食品ロスは土地や水、エネルギーなどの資源を浪費し、生産から加工、輸送、廃棄までの過程で大量のCO2やメタンガスを排出するなど、地球温暖化にも大きな影響を与えています。食料廃棄物を国に例えると、世界で3番目にCO2排出量の多い国になるというから驚きです。
欧州の食品ロスに挑むスタートアップ3社
食料ロスの問題に取り組み、循環経済に向けた食品サプライチェーンの再構築にチャレンジしているスタートアップがあります。以下、革新的なアイデアと技術を誇る欧州スタートアップ3社を見てみましょう。
【1】レストランや食料品店の余剰食品売買アプリ「Karma」
レストランや食料品店から、毎日大量に廃棄される余剰の食品をリサイクルする発想を形にしたのがスウェーデンのKarma(カルマ)です。
同社のアプリは、卸売業者や小売業者、レストラン、ホテルなどで余っている食品を消費者に低価格で提供しています。現在はスウェーデンや英国、フランスの225都市でユーザー数1,400万人、小売業者数9,200万人が利用しています。過去7回の資金調達ラウンドで、総額2,414万ドル(約35億4,858万円)を獲得しています。
【2】家庭用食品管理AIアプリ「Nosh Technologies」
「必要な分だけ買う」「食べ切れる量を作る」は、家庭で食品ロスを減らすための基本的ルールです。しかし、いざ実行するとなると簡単ではありません。
英国のNosh Technologies(ナッシュ・テクノロジーズ)は、消費者が簡単に家庭での食品ロスを削減できるAI搭載アプリを提供しています。店頭で並んでいる食材のバーコードをスキャンするか入力すると、消費期限をリアルタイムで管理してくれるため、食べ忘れを防止できます。
すでに家にある食材を使ったレシピの提案や個人の好みに合わせた献立の作成、ショッピングリスト、地元の小売業者から食材を割引価格で購入できるショップ機能など、時間とお金の節約効果も期待できるアプリです。
同社は、英国のイノベーションを促進するために使われる助成金で5万ポンド(約945万円)を獲得しています。
【3】果物の種を食品やガーデニング材に加工「Kern Tec」
果物産業が排出する種の量は、年間50万トン以上あります。
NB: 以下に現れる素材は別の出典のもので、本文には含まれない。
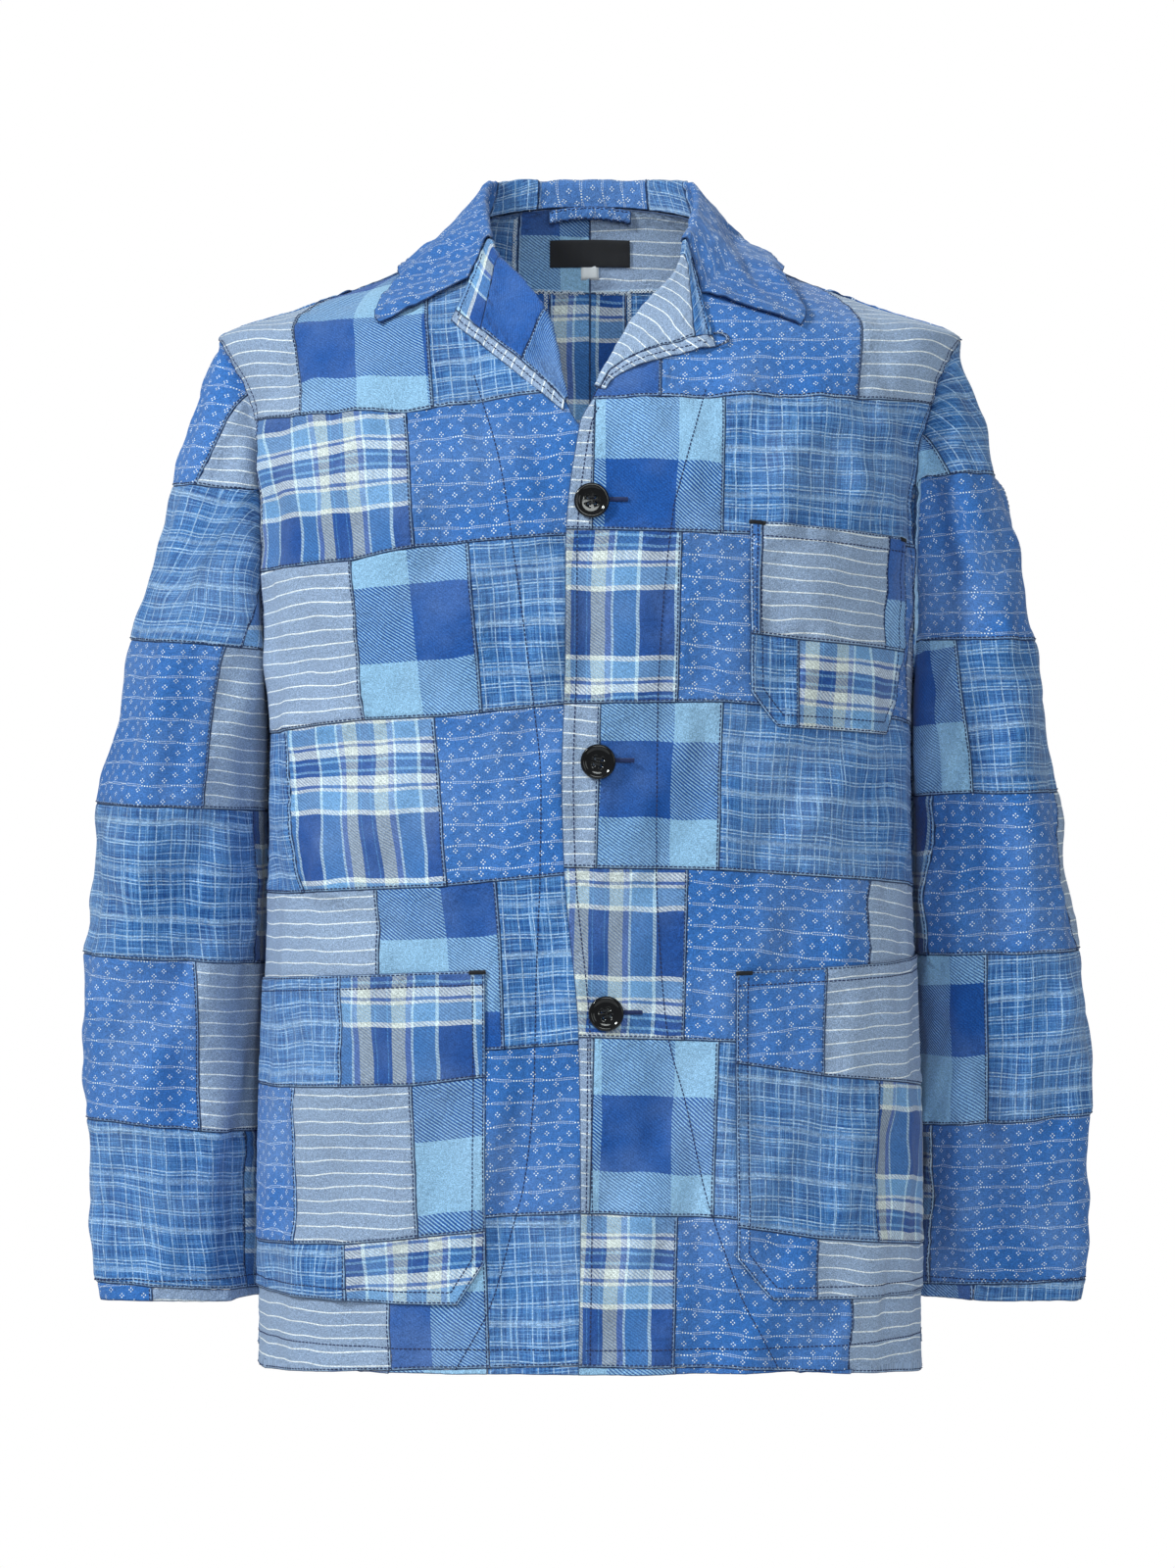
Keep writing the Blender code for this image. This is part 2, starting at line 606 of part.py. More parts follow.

オーストリアのKern Tec(ケルン・テック)は特許取得済みの加工技術を活用し、本来廃棄物として処分される核果の種から植物性代替ミルクやヌガー(※1)などを製品化しています。
同社はシリーズAラウンドで欧州イノベーション評議会(EIC)などから総額1,280万ドル(約18億8,160万円)を調達し、現在までに4万トンの核果(※2)を加工しました。
(※1)砂糖やハチミツ、ナッツを材料とする仏伝統菓子のこと。
(※2)中心に堅い核をもつ果実のこと。
市場規模19兆円超え?
サステナビリティ意識の高まりと脱炭素社会への移行を受け、食品ロスの防止や廃棄物の回収、リサイクル、追跡などを含む食品廃棄物管理市場は、今後も堅硬な成長を維持すると期待されています。
カナダおよびインドを拠点とする市場調査企業Precedence Research(プレセデンス・リサーチ)の予想によると、世界の食品廃棄物管理市場規模は2023~2032年の期間に年平均成長率6.5%で成長し、1,347億ドル(約19兆8,009億円)に達する見通しです。
新たなビジネスや投資チャンスの創出にも貢献
食品ロスの削減は、SDGs(持続可能な開発目標)を達成する上での課題です。このような取り組みが食品ロスの削減だけではなく、新たなビジネスや投資チャンスの創出に貢献することは間違いありません。一方で、消費者一人ひとりの心がけや主体的な行動が削減につながることが期待されます。Wealth Roadでは、今後も食品ロスやSDGs、ESGに関する動向をレポートします。
※為替レート:1ドル=147円、1ポンド=189円
※上記は参考情報であり、特定の銘柄の売買及び投資を推奨するものではありません。